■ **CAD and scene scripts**
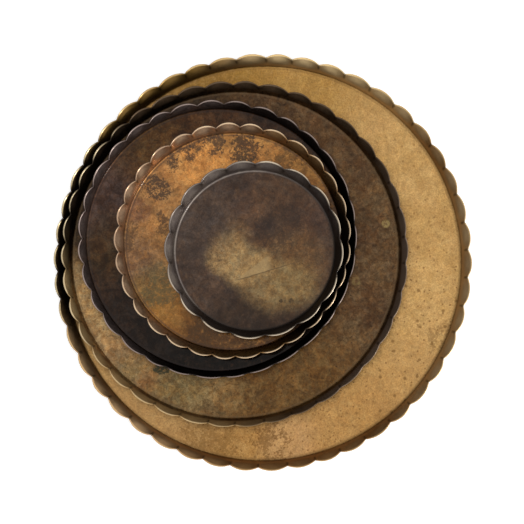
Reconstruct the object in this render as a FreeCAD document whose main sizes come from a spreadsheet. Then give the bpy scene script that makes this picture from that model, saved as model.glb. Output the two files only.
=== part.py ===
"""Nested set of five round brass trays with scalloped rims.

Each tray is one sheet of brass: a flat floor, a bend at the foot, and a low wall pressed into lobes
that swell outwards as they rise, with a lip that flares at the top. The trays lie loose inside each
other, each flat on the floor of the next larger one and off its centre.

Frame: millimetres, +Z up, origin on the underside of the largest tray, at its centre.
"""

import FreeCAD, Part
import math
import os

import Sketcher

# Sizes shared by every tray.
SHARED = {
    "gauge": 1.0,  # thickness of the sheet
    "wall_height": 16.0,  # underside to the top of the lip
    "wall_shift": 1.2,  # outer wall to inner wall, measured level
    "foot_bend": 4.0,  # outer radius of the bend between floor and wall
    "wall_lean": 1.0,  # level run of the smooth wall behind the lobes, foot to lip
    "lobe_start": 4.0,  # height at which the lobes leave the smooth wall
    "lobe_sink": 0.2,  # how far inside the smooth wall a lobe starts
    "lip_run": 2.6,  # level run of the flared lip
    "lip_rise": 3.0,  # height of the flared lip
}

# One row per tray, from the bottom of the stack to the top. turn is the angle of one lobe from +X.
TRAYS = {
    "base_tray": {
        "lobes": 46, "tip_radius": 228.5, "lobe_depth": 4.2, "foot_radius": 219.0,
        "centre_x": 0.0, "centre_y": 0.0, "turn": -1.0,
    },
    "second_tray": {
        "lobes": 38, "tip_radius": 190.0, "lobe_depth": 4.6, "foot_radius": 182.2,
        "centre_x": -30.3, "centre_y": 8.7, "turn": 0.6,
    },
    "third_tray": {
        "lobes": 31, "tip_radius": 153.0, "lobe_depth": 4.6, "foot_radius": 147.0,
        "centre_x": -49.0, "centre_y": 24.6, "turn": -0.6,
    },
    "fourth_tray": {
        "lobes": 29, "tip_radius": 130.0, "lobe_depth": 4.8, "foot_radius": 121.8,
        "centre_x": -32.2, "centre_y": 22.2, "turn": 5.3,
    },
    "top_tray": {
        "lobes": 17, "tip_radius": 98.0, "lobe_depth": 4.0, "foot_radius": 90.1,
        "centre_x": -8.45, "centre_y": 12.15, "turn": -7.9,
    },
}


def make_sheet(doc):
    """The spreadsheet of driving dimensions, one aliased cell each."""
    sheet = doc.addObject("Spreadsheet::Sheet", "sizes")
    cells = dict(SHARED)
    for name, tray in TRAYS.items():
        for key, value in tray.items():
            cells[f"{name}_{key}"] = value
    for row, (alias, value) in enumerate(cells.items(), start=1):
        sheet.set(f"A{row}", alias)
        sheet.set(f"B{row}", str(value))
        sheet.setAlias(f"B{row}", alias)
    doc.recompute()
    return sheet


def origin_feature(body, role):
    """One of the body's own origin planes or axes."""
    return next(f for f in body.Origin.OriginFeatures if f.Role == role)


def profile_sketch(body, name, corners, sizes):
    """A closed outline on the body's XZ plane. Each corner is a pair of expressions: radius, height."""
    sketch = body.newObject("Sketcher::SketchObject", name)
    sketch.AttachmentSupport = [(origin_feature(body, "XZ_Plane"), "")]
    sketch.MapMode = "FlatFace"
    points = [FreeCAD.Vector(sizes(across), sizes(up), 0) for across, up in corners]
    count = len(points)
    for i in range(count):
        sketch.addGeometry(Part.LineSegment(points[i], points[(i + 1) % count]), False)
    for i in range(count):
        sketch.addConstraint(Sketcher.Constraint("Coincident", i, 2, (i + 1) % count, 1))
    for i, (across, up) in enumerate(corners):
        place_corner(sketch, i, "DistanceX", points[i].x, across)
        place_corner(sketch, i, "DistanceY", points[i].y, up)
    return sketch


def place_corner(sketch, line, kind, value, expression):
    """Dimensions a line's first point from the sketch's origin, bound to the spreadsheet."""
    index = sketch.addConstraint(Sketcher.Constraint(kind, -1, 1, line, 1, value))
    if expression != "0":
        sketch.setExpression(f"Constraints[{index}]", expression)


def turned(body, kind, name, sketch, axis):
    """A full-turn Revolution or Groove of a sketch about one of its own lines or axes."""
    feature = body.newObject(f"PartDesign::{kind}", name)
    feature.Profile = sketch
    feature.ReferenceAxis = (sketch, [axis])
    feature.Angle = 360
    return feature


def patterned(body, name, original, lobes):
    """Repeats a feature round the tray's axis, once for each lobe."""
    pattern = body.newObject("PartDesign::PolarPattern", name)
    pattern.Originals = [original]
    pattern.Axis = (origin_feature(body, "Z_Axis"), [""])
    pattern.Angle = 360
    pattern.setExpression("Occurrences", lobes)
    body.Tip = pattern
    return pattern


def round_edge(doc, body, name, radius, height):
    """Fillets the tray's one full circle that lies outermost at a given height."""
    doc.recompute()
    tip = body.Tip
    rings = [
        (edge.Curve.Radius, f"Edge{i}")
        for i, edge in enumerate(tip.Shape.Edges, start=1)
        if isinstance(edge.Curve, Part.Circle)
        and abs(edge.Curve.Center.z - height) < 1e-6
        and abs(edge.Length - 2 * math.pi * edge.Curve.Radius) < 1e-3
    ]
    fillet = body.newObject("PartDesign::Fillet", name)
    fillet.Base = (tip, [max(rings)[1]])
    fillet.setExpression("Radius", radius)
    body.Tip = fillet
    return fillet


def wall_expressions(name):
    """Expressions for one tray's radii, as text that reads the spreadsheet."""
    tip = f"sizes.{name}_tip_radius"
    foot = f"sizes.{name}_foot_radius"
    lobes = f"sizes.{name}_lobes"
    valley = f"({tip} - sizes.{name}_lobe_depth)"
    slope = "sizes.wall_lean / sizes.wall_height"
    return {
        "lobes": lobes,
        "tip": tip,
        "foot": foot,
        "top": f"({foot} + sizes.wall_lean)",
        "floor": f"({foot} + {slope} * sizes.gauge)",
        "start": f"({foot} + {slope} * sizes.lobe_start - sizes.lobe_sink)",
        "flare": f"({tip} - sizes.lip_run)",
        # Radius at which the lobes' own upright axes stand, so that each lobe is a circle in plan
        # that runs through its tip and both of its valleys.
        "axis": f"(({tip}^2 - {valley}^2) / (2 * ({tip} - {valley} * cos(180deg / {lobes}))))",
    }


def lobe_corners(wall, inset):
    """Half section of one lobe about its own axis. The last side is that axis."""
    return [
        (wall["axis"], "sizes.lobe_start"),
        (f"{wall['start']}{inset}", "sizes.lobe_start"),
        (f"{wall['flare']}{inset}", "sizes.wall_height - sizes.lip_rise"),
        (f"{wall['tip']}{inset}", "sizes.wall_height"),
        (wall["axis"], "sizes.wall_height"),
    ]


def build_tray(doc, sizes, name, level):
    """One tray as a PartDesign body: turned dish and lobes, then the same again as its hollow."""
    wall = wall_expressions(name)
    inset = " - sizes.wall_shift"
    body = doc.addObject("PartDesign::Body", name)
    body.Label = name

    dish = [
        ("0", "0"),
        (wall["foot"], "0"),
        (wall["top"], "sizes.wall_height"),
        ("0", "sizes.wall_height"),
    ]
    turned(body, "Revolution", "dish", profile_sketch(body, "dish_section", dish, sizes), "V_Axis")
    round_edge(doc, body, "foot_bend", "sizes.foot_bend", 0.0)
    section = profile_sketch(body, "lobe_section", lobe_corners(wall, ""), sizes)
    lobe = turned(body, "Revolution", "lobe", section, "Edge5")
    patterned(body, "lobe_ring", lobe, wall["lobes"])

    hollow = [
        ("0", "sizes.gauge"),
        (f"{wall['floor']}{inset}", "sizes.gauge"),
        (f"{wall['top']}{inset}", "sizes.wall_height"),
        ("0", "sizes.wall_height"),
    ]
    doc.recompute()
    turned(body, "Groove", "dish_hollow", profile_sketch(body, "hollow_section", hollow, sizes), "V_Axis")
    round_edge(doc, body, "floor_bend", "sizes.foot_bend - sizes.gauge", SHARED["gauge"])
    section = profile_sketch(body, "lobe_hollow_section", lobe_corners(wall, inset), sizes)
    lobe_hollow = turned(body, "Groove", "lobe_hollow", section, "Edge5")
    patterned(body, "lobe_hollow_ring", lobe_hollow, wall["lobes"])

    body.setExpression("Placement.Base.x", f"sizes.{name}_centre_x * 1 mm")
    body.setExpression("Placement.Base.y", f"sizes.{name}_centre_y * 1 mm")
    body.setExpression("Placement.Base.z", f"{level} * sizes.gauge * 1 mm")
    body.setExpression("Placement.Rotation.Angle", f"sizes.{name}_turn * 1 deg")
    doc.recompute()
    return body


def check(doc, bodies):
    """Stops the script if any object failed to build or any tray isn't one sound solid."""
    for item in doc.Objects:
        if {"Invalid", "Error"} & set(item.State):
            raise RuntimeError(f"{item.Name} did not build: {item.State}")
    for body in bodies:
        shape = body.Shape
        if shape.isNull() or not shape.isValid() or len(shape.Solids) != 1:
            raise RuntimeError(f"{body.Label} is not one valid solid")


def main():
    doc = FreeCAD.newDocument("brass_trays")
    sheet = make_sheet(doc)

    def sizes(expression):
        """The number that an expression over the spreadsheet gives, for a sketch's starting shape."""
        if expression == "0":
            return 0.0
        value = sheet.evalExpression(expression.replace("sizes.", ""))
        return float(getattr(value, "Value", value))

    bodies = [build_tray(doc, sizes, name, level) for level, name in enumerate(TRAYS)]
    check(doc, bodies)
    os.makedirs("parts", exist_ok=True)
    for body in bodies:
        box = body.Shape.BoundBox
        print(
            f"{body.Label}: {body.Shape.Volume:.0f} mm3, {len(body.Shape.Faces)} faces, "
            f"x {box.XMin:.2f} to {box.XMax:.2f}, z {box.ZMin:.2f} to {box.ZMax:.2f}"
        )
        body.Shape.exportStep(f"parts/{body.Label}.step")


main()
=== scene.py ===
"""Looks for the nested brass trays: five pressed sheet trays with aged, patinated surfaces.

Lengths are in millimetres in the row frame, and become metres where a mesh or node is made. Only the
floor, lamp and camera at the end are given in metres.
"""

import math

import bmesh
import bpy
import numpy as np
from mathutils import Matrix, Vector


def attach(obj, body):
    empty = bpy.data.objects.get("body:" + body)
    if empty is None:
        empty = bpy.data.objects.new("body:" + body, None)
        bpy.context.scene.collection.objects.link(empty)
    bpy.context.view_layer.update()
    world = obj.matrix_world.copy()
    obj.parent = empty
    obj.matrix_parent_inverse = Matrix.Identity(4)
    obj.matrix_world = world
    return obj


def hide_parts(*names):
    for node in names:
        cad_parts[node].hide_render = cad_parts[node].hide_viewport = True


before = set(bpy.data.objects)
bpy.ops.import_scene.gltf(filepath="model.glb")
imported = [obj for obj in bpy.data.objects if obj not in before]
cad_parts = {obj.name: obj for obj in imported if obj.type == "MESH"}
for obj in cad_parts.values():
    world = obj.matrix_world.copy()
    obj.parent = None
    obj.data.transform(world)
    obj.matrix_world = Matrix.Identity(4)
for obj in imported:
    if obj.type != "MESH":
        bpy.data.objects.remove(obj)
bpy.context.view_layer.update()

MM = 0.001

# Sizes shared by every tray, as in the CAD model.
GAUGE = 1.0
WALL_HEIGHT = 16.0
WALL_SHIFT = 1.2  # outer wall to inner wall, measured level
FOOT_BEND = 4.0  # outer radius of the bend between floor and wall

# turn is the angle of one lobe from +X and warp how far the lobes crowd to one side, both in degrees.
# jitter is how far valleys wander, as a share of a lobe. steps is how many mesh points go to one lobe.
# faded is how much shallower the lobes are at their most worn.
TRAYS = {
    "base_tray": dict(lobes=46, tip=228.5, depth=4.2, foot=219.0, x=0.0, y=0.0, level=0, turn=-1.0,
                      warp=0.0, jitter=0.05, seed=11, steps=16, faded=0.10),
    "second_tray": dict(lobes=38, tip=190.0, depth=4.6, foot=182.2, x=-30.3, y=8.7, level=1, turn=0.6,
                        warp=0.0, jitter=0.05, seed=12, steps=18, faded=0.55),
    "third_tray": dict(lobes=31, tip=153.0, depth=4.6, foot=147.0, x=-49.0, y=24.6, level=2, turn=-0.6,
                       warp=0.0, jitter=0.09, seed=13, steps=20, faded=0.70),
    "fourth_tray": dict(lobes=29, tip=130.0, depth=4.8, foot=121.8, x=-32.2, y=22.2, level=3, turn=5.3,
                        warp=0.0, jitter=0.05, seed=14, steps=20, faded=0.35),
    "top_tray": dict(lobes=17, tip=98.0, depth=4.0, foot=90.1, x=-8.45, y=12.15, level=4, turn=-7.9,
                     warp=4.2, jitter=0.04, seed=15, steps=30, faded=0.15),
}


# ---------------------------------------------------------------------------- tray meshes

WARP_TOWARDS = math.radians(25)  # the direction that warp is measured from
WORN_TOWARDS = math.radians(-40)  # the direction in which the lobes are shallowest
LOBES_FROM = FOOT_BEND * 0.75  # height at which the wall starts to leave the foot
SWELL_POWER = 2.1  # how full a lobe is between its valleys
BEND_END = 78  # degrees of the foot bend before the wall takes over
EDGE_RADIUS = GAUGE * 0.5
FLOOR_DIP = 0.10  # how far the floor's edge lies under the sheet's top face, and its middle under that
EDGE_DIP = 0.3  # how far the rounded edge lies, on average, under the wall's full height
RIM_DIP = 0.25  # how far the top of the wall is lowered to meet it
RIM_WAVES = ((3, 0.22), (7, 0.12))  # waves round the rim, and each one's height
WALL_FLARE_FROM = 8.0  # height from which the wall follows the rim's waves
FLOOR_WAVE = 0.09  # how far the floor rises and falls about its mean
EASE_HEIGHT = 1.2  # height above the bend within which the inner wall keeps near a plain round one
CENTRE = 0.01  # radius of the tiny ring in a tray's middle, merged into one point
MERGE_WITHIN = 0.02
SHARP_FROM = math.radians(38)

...

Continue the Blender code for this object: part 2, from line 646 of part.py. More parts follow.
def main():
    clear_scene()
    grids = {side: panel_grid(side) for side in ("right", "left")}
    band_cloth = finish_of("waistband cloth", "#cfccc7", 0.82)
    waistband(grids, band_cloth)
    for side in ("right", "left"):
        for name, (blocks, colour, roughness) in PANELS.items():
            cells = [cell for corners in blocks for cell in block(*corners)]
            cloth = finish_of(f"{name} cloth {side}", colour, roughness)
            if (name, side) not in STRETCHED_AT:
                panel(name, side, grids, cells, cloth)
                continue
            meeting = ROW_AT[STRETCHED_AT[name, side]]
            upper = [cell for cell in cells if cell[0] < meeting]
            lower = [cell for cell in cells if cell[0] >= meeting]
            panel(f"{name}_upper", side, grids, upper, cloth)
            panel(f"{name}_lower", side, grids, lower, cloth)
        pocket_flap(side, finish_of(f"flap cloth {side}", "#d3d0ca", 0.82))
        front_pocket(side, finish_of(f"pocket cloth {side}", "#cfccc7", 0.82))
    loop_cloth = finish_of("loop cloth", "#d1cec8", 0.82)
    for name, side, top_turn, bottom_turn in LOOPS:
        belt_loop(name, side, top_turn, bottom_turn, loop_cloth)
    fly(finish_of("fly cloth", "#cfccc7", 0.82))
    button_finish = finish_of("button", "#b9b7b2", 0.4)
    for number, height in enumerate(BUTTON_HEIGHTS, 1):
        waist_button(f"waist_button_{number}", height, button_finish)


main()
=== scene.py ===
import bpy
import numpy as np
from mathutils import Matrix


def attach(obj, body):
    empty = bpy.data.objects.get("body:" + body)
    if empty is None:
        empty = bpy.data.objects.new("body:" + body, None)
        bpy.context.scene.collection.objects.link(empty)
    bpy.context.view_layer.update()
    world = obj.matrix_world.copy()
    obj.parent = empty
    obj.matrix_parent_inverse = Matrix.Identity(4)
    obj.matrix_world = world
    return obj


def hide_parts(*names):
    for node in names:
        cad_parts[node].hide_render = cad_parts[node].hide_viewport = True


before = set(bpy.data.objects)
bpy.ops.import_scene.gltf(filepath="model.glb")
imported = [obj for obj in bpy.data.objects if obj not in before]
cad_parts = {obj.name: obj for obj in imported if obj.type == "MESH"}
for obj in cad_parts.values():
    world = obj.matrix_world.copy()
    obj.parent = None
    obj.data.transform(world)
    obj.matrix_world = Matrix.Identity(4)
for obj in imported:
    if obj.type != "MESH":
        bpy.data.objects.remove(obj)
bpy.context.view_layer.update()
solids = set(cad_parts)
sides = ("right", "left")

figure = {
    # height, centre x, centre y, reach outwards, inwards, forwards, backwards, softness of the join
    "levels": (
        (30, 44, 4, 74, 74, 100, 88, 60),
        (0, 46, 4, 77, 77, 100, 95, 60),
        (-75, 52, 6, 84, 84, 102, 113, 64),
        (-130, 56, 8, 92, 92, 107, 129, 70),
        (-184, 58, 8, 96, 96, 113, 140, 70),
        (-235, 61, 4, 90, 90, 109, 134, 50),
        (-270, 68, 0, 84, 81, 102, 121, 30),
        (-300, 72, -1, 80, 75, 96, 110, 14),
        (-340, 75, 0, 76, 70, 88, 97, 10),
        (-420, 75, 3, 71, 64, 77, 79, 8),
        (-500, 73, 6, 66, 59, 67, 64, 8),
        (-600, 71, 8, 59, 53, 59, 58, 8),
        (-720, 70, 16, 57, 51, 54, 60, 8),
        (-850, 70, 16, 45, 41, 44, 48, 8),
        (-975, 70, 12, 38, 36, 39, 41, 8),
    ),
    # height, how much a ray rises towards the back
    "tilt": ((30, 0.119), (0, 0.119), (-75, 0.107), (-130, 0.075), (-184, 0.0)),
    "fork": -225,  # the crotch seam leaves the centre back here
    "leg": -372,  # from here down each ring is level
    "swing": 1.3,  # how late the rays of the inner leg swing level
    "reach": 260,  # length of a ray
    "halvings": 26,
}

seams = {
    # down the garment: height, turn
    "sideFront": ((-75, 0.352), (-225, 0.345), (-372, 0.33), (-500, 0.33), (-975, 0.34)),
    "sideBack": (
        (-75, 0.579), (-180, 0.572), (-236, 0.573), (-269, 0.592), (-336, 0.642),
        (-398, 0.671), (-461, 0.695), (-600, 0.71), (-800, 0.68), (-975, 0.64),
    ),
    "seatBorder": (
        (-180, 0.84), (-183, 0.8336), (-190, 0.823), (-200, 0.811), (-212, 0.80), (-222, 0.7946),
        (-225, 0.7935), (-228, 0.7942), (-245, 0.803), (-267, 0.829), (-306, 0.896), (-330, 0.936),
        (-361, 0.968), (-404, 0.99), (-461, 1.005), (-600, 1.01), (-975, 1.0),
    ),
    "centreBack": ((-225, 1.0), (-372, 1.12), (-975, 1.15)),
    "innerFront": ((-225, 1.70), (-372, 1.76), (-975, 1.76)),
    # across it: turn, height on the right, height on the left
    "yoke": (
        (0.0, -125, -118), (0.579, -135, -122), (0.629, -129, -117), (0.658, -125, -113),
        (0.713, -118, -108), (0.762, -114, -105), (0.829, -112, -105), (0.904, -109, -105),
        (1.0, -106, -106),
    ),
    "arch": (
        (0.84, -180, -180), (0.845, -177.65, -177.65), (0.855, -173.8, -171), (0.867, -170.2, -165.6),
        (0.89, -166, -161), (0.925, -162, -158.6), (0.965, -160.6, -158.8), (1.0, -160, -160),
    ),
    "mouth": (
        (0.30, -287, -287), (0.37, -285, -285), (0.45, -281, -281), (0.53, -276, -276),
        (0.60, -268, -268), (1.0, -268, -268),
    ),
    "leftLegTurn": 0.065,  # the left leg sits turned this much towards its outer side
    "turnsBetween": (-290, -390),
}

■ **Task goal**
Taking the material above, extract exactly and only the lines from the line with "Reconstruct the object" to the line with "with scalloped rims.", inclusive of both.

■ **Solution to this task**
Reconstruct the object in this render as a FreeCAD document whose main sizes come from a spreadsheet. Then give the bpy scene script that makes this picture from that model, saved as model.glb. Output the two files only.
=== part.py ===
"""Nested set of five round brass trays with scalloped rims.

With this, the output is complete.